SUPPLIED DATA:

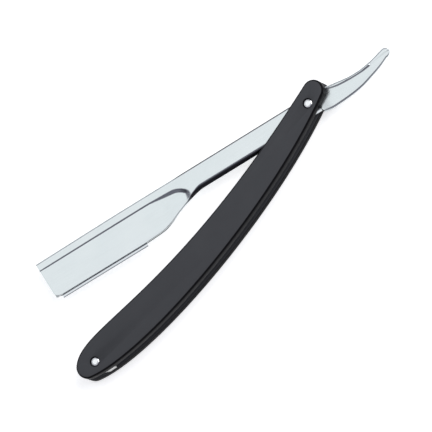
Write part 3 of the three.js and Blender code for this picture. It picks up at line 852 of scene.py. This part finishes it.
# ---- Blade and clip ----
def blade_outline():
    """Half a double-edge blade down to its bevel: stepped corners, notches along the snapped side."""
    left, right = BLADE_MIDDLE - BLADE_HALF_LENGTH, BLADE_MIDDLE + BLADE_HALF_LENGTH
    edge_left, edge_right = BLADE_MIDDLE - EDGE_HALF_LENGTH, BLADE_MIDDLE + EDGE_HALF_LENGTH
    step, corner = BLADE_TOP + TAB_HEIGHT, TAB_CORNER
    bevel = CUTTING_EDGE - BEVEL_HEIGHT
    outline = [
        (left, BLADE_TOP), (left, step), (edge_left + corner, step), (edge_left, step + corner),
        (edge_left, bevel), (edge_right, bevel), (edge_right, step + corner), (edge_right - corner, step),
        (right, step), (right, BLADE_TOP),
    ]
    for place, radius in ((NOTCH_PLACE, NOTCH_R), (0, MIDDLE_NOTCH_R), (-NOTCH_PLACE, NOTCH_R)):
        outline += notch(BLADE_MIDDLE + place, radius, place == 0)
    return outline


def notch(x, radius, middle):
    """A round notch met by the slot, walked from the toe side to the heel side."""
    rise = math.asin(SLOT_HEIGHT / radius)
    start = rise if middle or x < BLADE_MIDDLE else 0
    stop = math.pi - rise if middle or x > BLADE_MIDDLE else math.pi
    turns = [start + (stop - start) * i / 16 for i in range(17)]
    return [(x + radius * math.cos(t), BLADE_TOP + radius * math.sin(t)) for t in turns]


def make_blade():
    """A thin plate whose cutting side is ground in two bevels."""
    outline = blade_outline()
    count = len(outline)
    thick = BLADE_HALF_THICK
    vertices = [(x, y, thick) for x, y in outline] + [(x, y, -thick) for x, y in outline]
    faces = [tuple(range(count)), tuple(reversed(range(count, 2 * count)))]
    edge = 4  # the outline's side that carries the bevels
    faces += [(i, (i + 1) % count, count + (i + 1) % count, count + i) for i in range(count) if i != edge]
    ends = [outline[edge], outline[edge + 1]]
    base = len(vertices)
    for x, _ in ends:
        vertices += [(x, CUTTING_EDGE - HONED, HONED_THICK * thick), (x, CUTTING_EDGE, 0)]
        vertices.append((x, CUTTING_EDGE - HONED, -HONED_THICK * thick))
    faces += [
        (edge, edge + 1, base + 3, base), (base, base + 3, base + 4, base + 1),
        (base + 1, base + 4, base + 5, base + 2), (base + 2, base + 5, count + edge + 1, count + edge),
        (edge, base, base + 1, base + 2, count + edge),
        (edge + 1, count + edge + 1, base + 5, base + 4, base + 3),
    ]
    piece = make_mesh("half_blade_fine", vertices, faces, ARM_SPACE)
    finish_piece(piece, "insert", "blade_steel", "half_blade")


def clip_section():
    """The clip's closed section: a round bead in the holder's spine, and two leaves over the blade."""
    bead, leaf = ARM_HALF - SHEET - CLIP_PLAY, BLADE_HALF - SHEET - CLIP_PLAY
    bead_top, bead_end = SPINE_AT_TOE + SHEET + 2 * CLIP_PLAY, STEP_MIDDLE - 0.6
    front = [
        (CLIP_LIP, CLIP_SLIT), (CLIP_LIP, leaf - CLIP_CHAMFER), (CLIP_LIP - CLIP_CHAMFER, leaf),
        (bead_end, leaf), (bead_end - CLIP_SLOPE, bead),
    ]
    front += [
        (bead_top + CLIP_BEAD_ROUND * (1 - s), bead - CLIP_BEAD_ROUND * (1 - c)) for s, c in quarter(7)
    ]
    rear = [(y, -z) for y, z in reversed(front)]
    slit_end = BLADE_TOP - 0.2
    return front + rear + [(slit_end, -CLIP_SLIT), (slit_end, CLIP_SLIT)]


def make_clip():
    """The clip, with its heel corner cut back and its toe end on the slanted toe line."""
    section = clip_section()
    rounded = [CLIP_HEEL + distance for distance in (0, 0.4, 1.0, CLIP_HEEL_ROUND)]
    rings = []
    for x in (*rounded, *spread(CLIP_HEEL + 4, CLIP_TOE, 12), CLIP_TOE):
        into_round = max(CLIP_HEEL + CLIP_HEEL_ROUND - x, 0)
        pull = CLIP_HEEL_ROUND - math.sqrt(max(CLIP_HEEL_ROUND ** 2 - into_round ** 2, 0))
        ring = []
        for y, z in section:
            lowered = y - pull * smoothstep(y, CLIP_HEEL_FADE, CLIP_LIP)
            ring.append((toe_shear(x, lowered), lowered, z))
        rings.append(ring)
    count = len(section)
    faces = grid_faces(len(rings), count)
    faces += [tuple(range(count)), tuple(reversed(range((len(rings) - 1) * count, len(rings) * count)))]
    piece = make_mesh("blade_clip_fine", [v for ring in rings for v in ring], faces, ARM_SPACE)
    for side in (-1, 1):
        hole = ARM_SPACE @ Matrix.Translation((BLADE_MIDDLE + NOTCH_PLACE * side, BLADE_TOP, 0))
        cut(piece, turned("cutter", bore_cutter(CLIP_STUD_HOLE_R, 2), hole))
    finish_piece(piece, "insert", "clip_steel", "blade_clip")


# ---- Camera, light and floor ----
# The view leans from straight above towards the handle's convex side. PHOTO_RIGHT gives the picture's
# right as shares of the lean's direction as seen and of the side's. PHOTO_CENTRE is the point looked at,
# in millimetres along both from the pivot, and PHOTO_WIDTH what the picture spans there, in metres.
PHOTO_TILT = math.radians(24.0)
PHOTO_LEAN = Vector((0.3255, -0.9455, 0))
PHOTO_SIDE = Vector((0.9455, 0.3255, 0))
PHOTO_RIGHT = (0.927, 0.375)
PHOTO_WIDTH = 0.1569
SENSOR_WIDTH = 36
PHOTO_CENTRE = (-16.87, -50.17)
CAMERA_DISTANCE = 1.6
FLOOR_REACH = 6.0
FLOOR_GLOW = 0.6
SKY_PATCH = (14, 30)
SKY_BRIGHT = (1.12, 1.16, 1.18)
SKY_DIM = (0.17, 0.167, 0.205)
SKY_BAND = (0.62, 0.64, 0.67)
SKY_BAND_TOP = (18, 32)
KEY_AZIMUTH = -10
KEY_RISE = 45
KEY_DISTANCE = 1.2
KEY_SIZE = 1.0
KEY_POWER = 8


def make_camera():
    """A long lens at the photograph's viewing angle, so that lines stay nearly parallel."""
    towards = math.cos(PHOTO_TILT) * Vector((0, 0, 1)) + math.sin(PHOTO_TILT) * PHOTO_LEAN
    lean_seen = math.cos(PHOTO_TILT) * PHOTO_LEAN - math.sin(PHOTO_TILT) * Vector((0, 0, 1))
    right = PHOTO_RIGHT[0] * lean_seen + PHOTO_RIGHT[1] * PHOTO_SIDE
    up = towards.cross(right)
    target = PIVOT + (PHOTO_CENTRE[0] * PHOTO_LEAN + PHOTO_CENTRE[1] * PHOTO_SIDE) * MM
    target.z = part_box("front_scale")[1].z
    camera = bpy.data.objects.new("camera", bpy.data.cameras.new("camera"))
    bpy.context.scene.collection.objects.link(camera)
    turn = Matrix((right.normalized(), up.normalized(), towards)).transposed()
    camera.matrix_world = Matrix.Translation(target + towards * CAMERA_DISTANCE) @ turn.to_4x4()
    camera.data.sensor_width = SENSOR_WIDTH
    camera.data.lens = SENSOR_WIDTH * CAMERA_DISTANCE / PHOTO_WIDTH
    camera.data.clip_start, camera.data.clip_end = 0.05, 20
    bpy.context.scene.camera = camera


def make_lamp():
    """One large soft lamp over the tail end, whose shadows fall along the razor."""
    azimuth, rise = math.radians(KEY_AZIMUTH), math.radians(KEY_RISE)
    level = math.cos(rise)
    towards = Vector((level * math.cos(azimuth), level * math.sin(azimuth), math.sin(rise)))
    data = bpy.data.lights.new("key", "AREA")
    data.shape = "SQUARE"
    data.size = KEY_SIZE
    data.energy = KEY_POWER
    lamp = bpy.data.objects.new("key", data)
    bpy.context.scene.collection.objects.link(lamp)
    lamp.location = towards * KEY_DISTANCE
    lamp.rotation_mode = "QUATERNION"
    lamp.rotation_quaternion = (-towards).to_track_quat("-Z", "Y")
    lamp.visible_camera = False


def make_floor():
    """A pale sheet that glows a little, so that shadows on it stay soft."""
    mesh = bpy.data.meshes.new("floor")
    corners = [(FLOOR_REACH * x, FLOOR_REACH * y, 0) for x, y in ((-1, -1), (1, -1), (1, 1), (-1, 1))]
    mesh.from_pydata(corners, [], [(0, 1, 2, 3)])
    floor = bpy.data.objects.new("floor", mesh)
    bpy.context.scene.collection.objects.link(floor)
    pale, shader = principled("pale_floor", (0.86, 0.86, 0.86), 0.9)
    shader.inputs["Specular IOR Level"].default_value = 0.1
    shader.inputs["Emission Color"].default_value = (1, 1, 1, 1)
    shader.inputs["Emission Strength"].default_value = FLOOR_GLOW
    mesh.materials.append(pale)


def make_sky():
    """A soft bright patch high in a dim sky, for the flat faces to mirror, and a band of light low down
    all round, for them to mirror in low views."""
    towards = math.cos(PHOTO_TILT) * Vector((0, 0, 1)) - math.sin(PHOTO_TILT) * PHOTO_LEAN
    world = bpy.data.worlds.new("studio")
    bpy.context.scene.world = world
    world.use_nodes = True
    tree = world.node_tree
    place = tree.nodes.new("ShaderNodeTexCoord").outputs["Generated"]
    height = add_node(world, "ShaderNodeSeparateXYZ")
    tree.links.new(place, height.inputs[0])
    dot = add_node(world, "ShaderNodeVectorMath", operation="DOT_PRODUCT")
    dot.inputs[1].default_value = towards
    tree.links.new(place, dot.inputs[0])
    low, high = [math.sin(math.radians(angle)) for angle in SKY_BAND_TOP]
    dim_sky = mix_colours(world, ramp(world, height.outputs["Z"], low, high), SKY_BAND, SKY_DIM)
    rim, core = [math.cos(math.radians(angle)) for angle in reversed(SKY_PATCH)]
    sky = mix_colours(world, ramp(world, dot.outputs["Value"], rim, core), dim_sky, SKY_BRIGHT)
    tree.links.new(sky, tree.nodes["Background"].inputs["Color"])


# ---- Everything together ----
make_camera()
make_floor()
make_sky()
make_lamp()
bpy.context.scene.view_settings.view_transform = "Standard"
make_scale("front_scale", 1)
make_scale("rear_scale", -1)
make_spacer()
make_rivet("butt", HANDLE_SPACE)
make_rivet("pivot", PIVOT_SPACE)
make_holder()
make_blade()
make_clip()
for node, kept_slot in (
    ("pivot_washer_front", "washer_brass"), ("pivot_washer_rear", "washer_brass"),
    ("pivot_bush", "washer_brass"), ("clip_stud_heel", "clip_steel"), ("clip_stud_toe", "clip_steel"),
):
    kept = frame["nodes"][node]
    kept.data.materials.clear()
    kept.data.materials.append(MATERIALS[kept_slot])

DESCRIPTION OF THE TASK: Give the lines again, exactly as they stand, from the beginning of the data through the line with "return [(x +".

EXPECTED ANSWER:
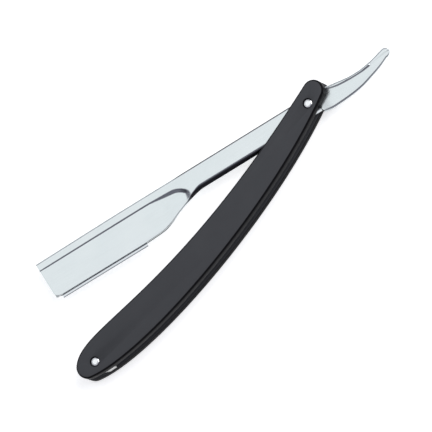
Write part 3 of the three.js and Blender code for this picture. It picks up at line 852 of scene.py. This part finishes it.
# ---- Blade and clip ----
def blade_outline():
    """Half a double-edge blade down to its bevel: stepped corners, notches along the snapped side."""
    left, right = BLADE_MIDDLE - BLADE_HALF_LENGTH, BLADE_MIDDLE + BLADE_HALF_LENGTH
    edge_left, edge_right = BLADE_MIDDLE - EDGE_HALF_LENGTH, BLADE_MIDDLE + EDGE_HALF_LENGTH
    step, corner = BLADE_TOP + TAB_HEIGHT, TAB_CORNER
    bevel = CUTTING_EDGE - BEVEL_HEIGHT
    outline = [
        (left, BLADE_TOP), (left, step), (edge_left + corner, step), (edge_left, step + corner),
        (edge_left, bevel), (edge_right, bevel), (edge_right, step + corner), (edge_right - corner, step),
        (right, step), (right, BLADE_TOP),
    ]
    for place, radius in ((NOTCH_PLACE, NOTCH_R), (0, MIDDLE_NOTCH_R), (-NOTCH_PLACE, NOTCH_R)):
        outline += notch(BLADE_MIDDLE + place, radius, place == 0)
    return outline


def notch(x, radius, middle):
    """A round notch met by the slot, walked from the toe side to the heel side."""
    rise = math.asin(SLOT_HEIGHT / radius)
    start = rise if middle or x < BLADE_MIDDLE else 0
    stop = math.pi - rise if middle or x > BLADE_MIDDLE else math.pi
    turns = [start + (stop - start) * i / 16 for i in range(17)]
    return [(x + radius * math.cos(t), BLADE_TOP + radius * math.sin(t)) for t in turns]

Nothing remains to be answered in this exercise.